9 septembre 2013, 16:01

Le premier congrès ouvrier suisse réunissant notamment le parti socialiste, la société du Grütli, les syndicats fut tenu à Olten en 1873. Il en sortit une association d’ouvriers qui se transformera plus tard en Union syndicale suisse. Le nombre des adhérents ne cessait de croître dans un mouvement adhérant très nettement à la lutte des classes et au marxisme, chapeauté politiquement par le parti socialiste.
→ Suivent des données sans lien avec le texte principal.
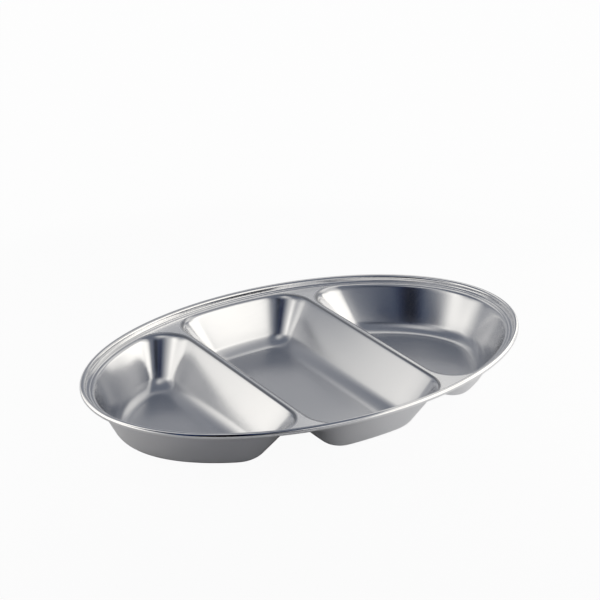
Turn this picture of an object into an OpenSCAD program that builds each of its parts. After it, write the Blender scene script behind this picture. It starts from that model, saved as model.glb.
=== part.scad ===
// Oval divided serving dish, deep-drawn from one sheet of stainless steel.
//
// The whole dish is one pressing, and its formed zones are kept apart here:
// the rolled rim, the ledge that a cover rests on, three wells and the two
// dividers between them. Each zone ends face to face with the next.
//
// Seen from above, the rim is an ellipse. The ledge follows it on ellipses with
// shorter half-axes, and the wells draw in from them, further along the sides
// than at the ends. The dish rests on the undersides of its three wells, at
// height zero.

/* [Dish] */
// Length of the dish over the rim
dish_len = 350; // [330:5:400]
// Width of the dish over the rim
dish_wid = 229; // [220:1:250]
// Thickness of the sheet
sheet_t = 0.8; // [0.6:0.1:1.2]

/* [Rim] */
// Diameter of the rolled edge
bead_d = 4.2; // [3.4:0.2:6]
// Gap between the curled edge and the collar that it turns back to
curl_gap = 0.4; // [0.2:0.1:0.8]
// Drop from the middle of the rolled edge to the top of the ledge
collar_h = 2.6; // [2.4:0.2:8]
// Radius of the groove where the collar turns into the ledge
groove_r = 1; // [0.9:0.1:1.6]
// Flat width of the ledge that a cover rests on
ledge_w = 1; // [1:0.2:6]
// Height of the step from the ledge down to the deck
step_h = 0.6; // [0.5:0.1:1.6]
// Mean radius of the step's two bends
step_bend_r = 0.9; // [0.9:0.1:1.5]
// Flat margin of deck between that step and the wells
margin_w = 0.4; // [0.4:0.2:4]

/* [Wells] */
// Depth of the wells below the deck
well_depth = 32.5; // [28:0.5:45]
// Level run of the walls at the ends of the dish, from shoulder to floor
end_wall_run = 25.5; // [20:0.5:30]
// Level run of the walls along the sides of the dish, from shoulder to floor
side_wall_run = 29.5; // [26:0.5:34]
// Level run of the walls along the dividers, from shoulder to floor
divider_wall_run = 33; // [28:1:38]
// Radius of the shoulder where the deck turns down into a well
shoulder_r = 3; // [2:0.5:5]
// Radius of the fillet between a wall and the floor
floor_fillet_r = 15; // [8:1:18]
// Corner radius of the wells at the deck
deck_corner_r = 23; // [18:1:28]
// Corner radius of the wells at the floor
floor_corner_r = 6; // [4:1:12]

/* [Dividers] */
// Distance from the middle of the dish to the middle of each divider
divider_x = 56.5; // [50:0.5:62]
// Flat width of a divider's crest
crest_w = 1; // [0.5:0.5:6]

/* [Hidden] */

steel = [0.78, 0.78, 0.79];
steel_shade = [0.70, 0.71, 0.73];
steel_deep = [0.62, 0.63, 0.66];

// Segments of the rim, of a well's outline, and of the curves in the sections.
rim_steps = 76;
end_steps = 14;
side_steps = 5;
corner_steps = 8;
shoulder_steps = 4;
fillet_steps = 6;
bend_steps = 3;
over_steps = 8;
under_steps = 4;

// Number of times that the search for a corner's place halves its interval.
halvings = 24;

// Heights, from the table up. Each is the upper side of the sheet.
floor_z = sheet_t;
deck_z = floor_z + well_depth;
ledge_z = deck_z + step_h;
bead_z = ledge_z + collar_h;
bead_r = bead_d / 2;

half_len = dish_len / 2;
half_wid = dish_wid / 2;

// Places across the rim, measured level from its outermost edge inwards.
groove_u = bead_d + groove_r;
ledge_u = groove_u + ledge_w;
step_angle = acos(1 - step_h / (2 * step_bend_r));
deck_u = ledge_u + 2 * step_bend_r * sin(step_angle);
well_u = deck_u + margin_w;

// Points on an arc about a centre, without its first point when that is shared.
function arc(c, r, a0, a1, steps, first = 0) = [
    for (i = [first:steps])
        let (a = a0 + (a1 - a0) * i / steps)
        c + r * [cos(a), sin(a)]
];

// Half-axes of the rim's ellipse, drawn in by end_u at its ends and by side_u
// along its sides.
function drawn_in(end_u, side_u) = [half_len - end_u, half_wid - side_u];

// Points on the ellipse with the half-axes e, between two of its parameters.
function on_ellipse(e, t0, t1, steps, first = 0) = [
    for (i = [first:steps])
        let (t = t0 + (t1 - t0) * i / steps)
        [e.x * cos(t), e.y * sin(t)]
];

// Direction square to the ellipse, outwards, at its parameter t.
function outwards(e, t) =
    let (n = [e.y * cos(t), e.x * sin(t)])
    n / norm(n);

// Parameter at which a circle of radius r, its centre at x, touches the ellipse
// from inside. Of each interval the half is kept in which the centre passes x.
function touching(e, r, x, low, high, left) =
    let (t = (low + high) / 2)
    left == 0 ? t
        : e.x * cos(t) - r * outwards(e, t).x > x ? touching(e, r, x, t, high, left - 1)
        : touching(e, r, x, low, t, left - 1);

// A corner of radius r, its centre at x, inside the ellipse: the ellipse's
// parameter where they touch, the centre, and the direction from it to there.
function corner(e, r, x) =
    let (
        t = touching(e, r, x, 0, 90, halvings),
        out = outwards(e, t)
    )
    [t, [x, e.y * sin(t) - r * out.y], atan2(out.y, out.x)];

// The upper half of an outline, followed by its mirror image below.
function with_mirror(half) = concat(
    half,
    [for (i = [len(half) - 1:-1:0]) if (half[i].y > 0) [half[i].x, -half[i].y]]
);

// Outline of the right-hand well, whose flank stands at x.
function end_outline(e, x, r) =
    let (k = corner(e, r, x + r))
    with_mirror(concat(
        on_ellipse(e, 0, k[0], end_steps),
        arc(k[1], r, k[2], 180, corner_steps, 1)
    ));

// Outline of the middle well, whose flanks stand at x and -x.
function middle_outline(e, x, r) =
    let (k = corner(e, r, x - r))
    with_mirror(concat(
        arc(k[1], r, 0, k[2], corner_steps),
        on_ellipse(e, k[0], 180 - k[0], 2 * side_steps, 1),
        arc([-k[1].x, k[1].y], r, 180 - k[2], 180, corner_steps, 1)
    ));

// Section of a well's wall along the sides of the dish: a shoulder, a straight
// flank and a floor fillet. The flank is the line that touches both curves from
// between them. Each entry is a place: share of the level run, depth, and slope
// from the horizontal. The other walls use the same places on their own runs.
bends_r = shoulder_r + floor_fillet_r;
bends_gap = norm([side_wall_run, well_depth - bends_r]);
wall_angle = atan2(well_depth - bends_r, side_wall_run) + asin(bends_r / bends_gap);
wall_section = concat(
    [for (i = [0:shoulder_steps])
        let (a = wall_angle * i / shoulder_steps)
        [shoulder_r * sin(a) / side_wall_run, shoulder_r * (1 - cos(a)), a]],
    [for (i = [fillet_steps:-1:0])
        let (a = wall_angle * i / fillet_steps)
        [1 - floor_fillet_r * sin(a) / side_wall_run, well_depth - floor_fillet_r * (1 - cos(a)), a]]
);

// One ring of a well at a place in the wall's section. skin is 0 on the upper
// side of the sheet and 1 on its underside. side is 0 for the middle well.
function well_ring(side, place, skin) =
    let (
        share = place[0],
        out = skin * sheet_t * sin(place[2]),
        z = deck_z - place[1] - skin * sheet_t * cos(place[2]),
        e = drawn_in(well_u + end_wall_run * share - out, well_u + side_wall_run * share - out),
        from_crest = crest_w / 2 + divider_wall_run * share - out,
        r = deck_corner_r + (floor_corner_r - deck_corner_r) * share + out,
        flat = side == 0
            ? middle_outline(e, divider_x - from_crest, r)
            : end_outline(e, divider_x + from_crest, r)
    )
    [for (p = flat) [p.x, p.y, z]];

// Strips of triangles between each ring of points and the next, n points to a
// ring, and from the last ring back to the first when the skin closes on itself.
function strips(rings, n, closed) = [
    for (k = [0:rings - (closed ? 1 : 2)], i = [0:n - 1])
        let (
            j = (i + 1) % n,
            next = (k + 1) % rings,
            a = k * n + i,
            b = k * n + j,
            c = next * n + j,
            d = next * n + i
        )
        each [[a, b, c], [a, c, d]]
];

// A well: the rings of both sides of the sheet, closed by its edge at the deck
// and by the two faces of the floor.
module well(side) {
    levels = len(wall_section);
    rings = concat(
        [for (i = [levels - 1:-1:0]) well_ring(side, wall_section[i], 0)],
        [for (i = [0:levels - 1]) well_ring(side, wall_section[i], 1)]
    );
    n = len(rings[0]);
    floor_top = [for (i = [n - 1:-1:0]) i];
    floor_under = [for (i = [0:n - 1]) (len(rings) - 1) * n + i];
    polyhedron(
        points = [for (ring = rings) each ring],
        faces = concat([floor_top], strips(len(rings), n, false), [floor_under])
    );
}

// A hoop of sheet round the whole dish. Each point of its section holds a place
// across the rim and a height, and the section is given anticlockwise.
module hoop(section) {
    rings = [
        for (place = section)
            [for (p = on_ellipse(drawn_in(place.x, place.x), 0, 360, rim_steps, 1)) [p.x, p.y, place.y]]
    ];
    polyhedron(
        points = [for (ring = rings) each ring],
        faces = strips(len(rings), rim_steps, true)
    );
}

// The rolled edge, from the collar up, over, outwards and back underneath.
// The curl stops short of the collar, so that its cut edge is tucked away.
module rolled_rim() {
    curl_sweep = 360 - acos(1 - (sheet_t + curl_gap) / bead_r);
    centre = [bead_r, bead_z];
    inner_r = bead_r - sheet_t;
    color(steel) hoop(concat(
        arc(centre, bead_r, 0, 180, over_steps),
        arc(centre, bead_r, 180, curl_sweep, under_steps, 1),
        arc(centre, inner_r, curl_sweep, 180, under_steps),
        arc(centre, inner_r, 180, 0, over_steps, 1)
    ));
}

// The collar inside the rolled edge, the groove, the flat ledge, the step and
// the margin of deck. Upper and lower sides of the sheet share their centres.
module cover_ledge() {
    groove_c = [groove_u, ledge_z + groove_r];
    tight_r = step_bend_r - sheet_t / 2;
    wide_r = step_bend_r + sheet_t / 2;
    brow_c = [ledge_u, ledge_z - wide_r];
    foot_c = [deck_u, deck_z + tight_r];
    color(steel_shade) hoop(concat(
        [[bead_d - sheet_t, bead_z]],
        arc(groove_c, groove_r + sheet_t, 180, 270, bend_steps),
        arc(brow_c, tight_r, 90, 90 - step_angle, bend_steps),
        arc(foot_c, wide_r, 270 - step_angle, 270, bend_steps, 1),
        [[well_u, deck_z - sheet_t], [well_u, deck_z]],
        arc(foot_c, tight_r, 270, 270 - step_angle, bend_steps),
        arc(brow_c, wide_r, 90 - step_angle, 90, bend_steps, 1),
        arc(groove_c, groove_r, 270, 180, bend_steps),
        [[bead_d, bead_z]]
    ));
}

// A divider: the narrow crest between two wells, and the decks at its ends
// that widen to the ledge. Its sides follow the outlines of both wells.
module divider() {
    e = drawn_in(well_u, well_u);
    mid = corner(e, deck_corner_r, divider_x - crest_w / 2 - deck_corner_r);
    end = corner(e, deck_corner_r, divider_x + crest_w / 2 + deck_corner_r);
    half = concat(
        arc(mid[1], deck_corner_r, 0, mid[2], corner_steps),
        on_ellipse(e, mid[0], end[0], side_steps, 1),
        arc(end[1], deck_corner_r, end[2], 180, corner_steps, 1)
    );
    translate([0, 0, deck_z - sheet_t]) linear_extrude(sheet_t) polygon(with_mirror(half));
}

module right_divider() {
    color(steel_shade) divider();
}

module left_divider() {
    color(steel_shade) rotate(180) divider();
}

module middle_well() {
    color(steel_deep) well(0);
}

module right_well() {
    color(steel) well(1);
}

module left_well() {
    color(steel) rotate(180) well(1);
}

rolled_rim();
cover_ledge();
left_divider();
right_divider();
left_well();
middle_well();
right_well();
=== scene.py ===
# %% [markdown]
# # An oval dish with three wells, pressed from one sheet of steel
#
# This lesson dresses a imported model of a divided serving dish. The real dish is one sheet of
# stainless steel. A press draws three wells into it, a second tool trims the blank to an
# ellipse, and a third curls the edge over into a hollow bead.
#
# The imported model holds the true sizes. Here every zone of the sheet is made again as a fine,
# smooth mesh, because polished metal shows each flat facet as a kink in its reflections.

# %% Load the frame
import math

import bpy
import numpy as np
from mathutils import Matrix, Vector


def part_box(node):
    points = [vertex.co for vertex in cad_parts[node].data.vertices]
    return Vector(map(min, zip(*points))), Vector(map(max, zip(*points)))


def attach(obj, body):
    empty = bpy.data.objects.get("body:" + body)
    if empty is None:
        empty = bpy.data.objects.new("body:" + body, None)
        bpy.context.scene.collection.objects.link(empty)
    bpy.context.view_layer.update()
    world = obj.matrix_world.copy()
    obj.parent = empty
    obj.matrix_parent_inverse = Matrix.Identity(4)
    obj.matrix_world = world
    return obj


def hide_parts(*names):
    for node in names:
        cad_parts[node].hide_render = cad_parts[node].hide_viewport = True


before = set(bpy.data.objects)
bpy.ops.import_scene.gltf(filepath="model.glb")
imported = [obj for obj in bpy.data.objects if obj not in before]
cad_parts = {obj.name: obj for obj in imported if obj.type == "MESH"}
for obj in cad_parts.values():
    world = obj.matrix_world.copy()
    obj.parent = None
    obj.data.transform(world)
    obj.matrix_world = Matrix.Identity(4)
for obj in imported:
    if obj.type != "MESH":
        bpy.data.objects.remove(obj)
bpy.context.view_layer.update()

print("nodes:", ", ".join(sorted(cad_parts)))

# %% [markdown]
# ## Sizes
#
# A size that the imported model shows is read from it, so that both stay one dish: the reach of
# the rim, the heights of the deck and of the bead, the thickness of the sheet, and where the
# wells start. A size that no box can show, such as a radius, is a named value in millimetres.

# %% Read the sizes from the frame
MM = 0.001
RIM_LOW, RIM_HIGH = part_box("rolled_rim")
HALF_LEN = RIM_HIGH.x
HALF_WID = RIM_HIGH.y
BEAD_R = (RIM_HIGH.z - RIM_LOW.z) / 2
BEAD_Z = RIM_LOW.z + BEAD_R
DECK_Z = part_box("left_divider")[1].z
SHEET = DECK_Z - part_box("left_divider")[0].z
WELL_DEPTH = DECK_Z - SHEET
WELL_U = HALF_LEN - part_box("right_well")[1].x
CREST_LOW_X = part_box("middle_well")[1].x
CREST_HIGH_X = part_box("right_well")[0].x

COLLAR_H = 2.6 * MM
GROOVE_R = 1.0 * MM
STEP_BEND_R = 0.9 * MM
MARGIN = 0.4 * MM
CURL_GAP = 0.4 * MM

END_RUN = 25.5 * MM
SIDE_RUN = 29.5 * MM
DIVIDER_RUN = 33.0 * MM
SHOULDER_R = 3.0 * MM
FILLET_R = 15.0 * MM
DECK_CORNER_R = 23.0 * MM
FLOOR_CORNER_R = 6.0 * MM

print(f"dish {2 * HALF_LEN / MM:.1f} x {2 * HALF_WID / MM:.1f} x {RIM_HIGH.z / MM:.1f} mm")
print(f"wells {WELL_DEPTH / MM:.1f} mm deep, in sheet of {SHEET / MM:.2f} mm")

# %% [markdown]
# ## Curves
#
# Seen from above, the rim is an ellipse, and each well is an ellipse cut by the straight flank
# of a divider, with round corners between the two. A curve object can be bent until it looks
# like that. Points from the formulas of an ellipse and a circle are exact, and every ring gets
# the same number of them.
#
# A corner is a circle that touches the ellipse from inside and the flank. Its centre is found
# by halving: slide along the ellipse until a circle that touches it there stands at the right
# distance from the flank.

# %% Curves and corners
HALVINGS = 40


def on_ellipse(a, b, t):
    """Points of an ellipse with half-axes a and b, at the parameters t."""
    return np.stack([a * np.cos(t), b * np.sin(t)], -1)


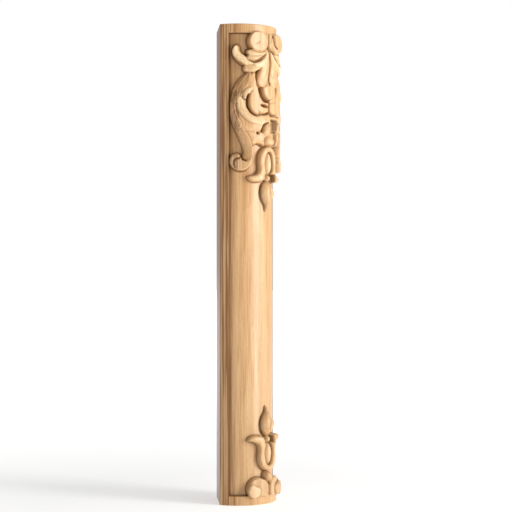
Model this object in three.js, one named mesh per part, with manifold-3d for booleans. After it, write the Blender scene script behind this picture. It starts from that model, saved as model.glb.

En 1874, le parti socialiste demandait la révision de la Constitutions de 1848. Entre 1890, date de son entrée au Conseil national, et 1914, le parti socialiste put accroître sa députation à 17 parlementaires fédéraux.

Au cours de la Première Guerre mondiale, le parti socialiste suisse, sous l’influence forte du marxisme, réaffirma le programme de l’avènement politique du socialisme par la révolution. Lénine, réfugié en Suisse de 1914 à avril 1917, était alors membre du parti socialiste suisse et entretenait des liens étroits avec l’aile gauche dirigée par son ami Platten. Sa présence en Suisse était marquée par de nombreuses interventions publiques. En 1917, Lénine retourna en Russie pour la révolution avec l’aide de ses amis Robert Grimm et Platten. Les éléments socialistes révolutionnaires exploitaient le mécontentement social résultant du rationnement et des privations causés par la guerre et sa longueur, intensifiant les menées anti-mililtaristes. En 1917, en pleine guerre mondiale, le parti socialiste suisse refusait le budget militaire et appela au refus de servir. La même année, de connivence avec le Conseiller fédéral Arthur Hoffmann des membres du parti socialiste tentèrent de faciliter une paix séparée entre l’Allemagne et la Russie révolutionnaire. Cette manœuvre outragea l’opinion publique suisse et conduisit à la démission de Hoffmann et son remplacement par le Genevois Gustave Ador. En 1918, cette politique de la confrontation sociale culmina dans la grève générale décrétée par le Comité d’Olten, impliquant 250 000 grévistes.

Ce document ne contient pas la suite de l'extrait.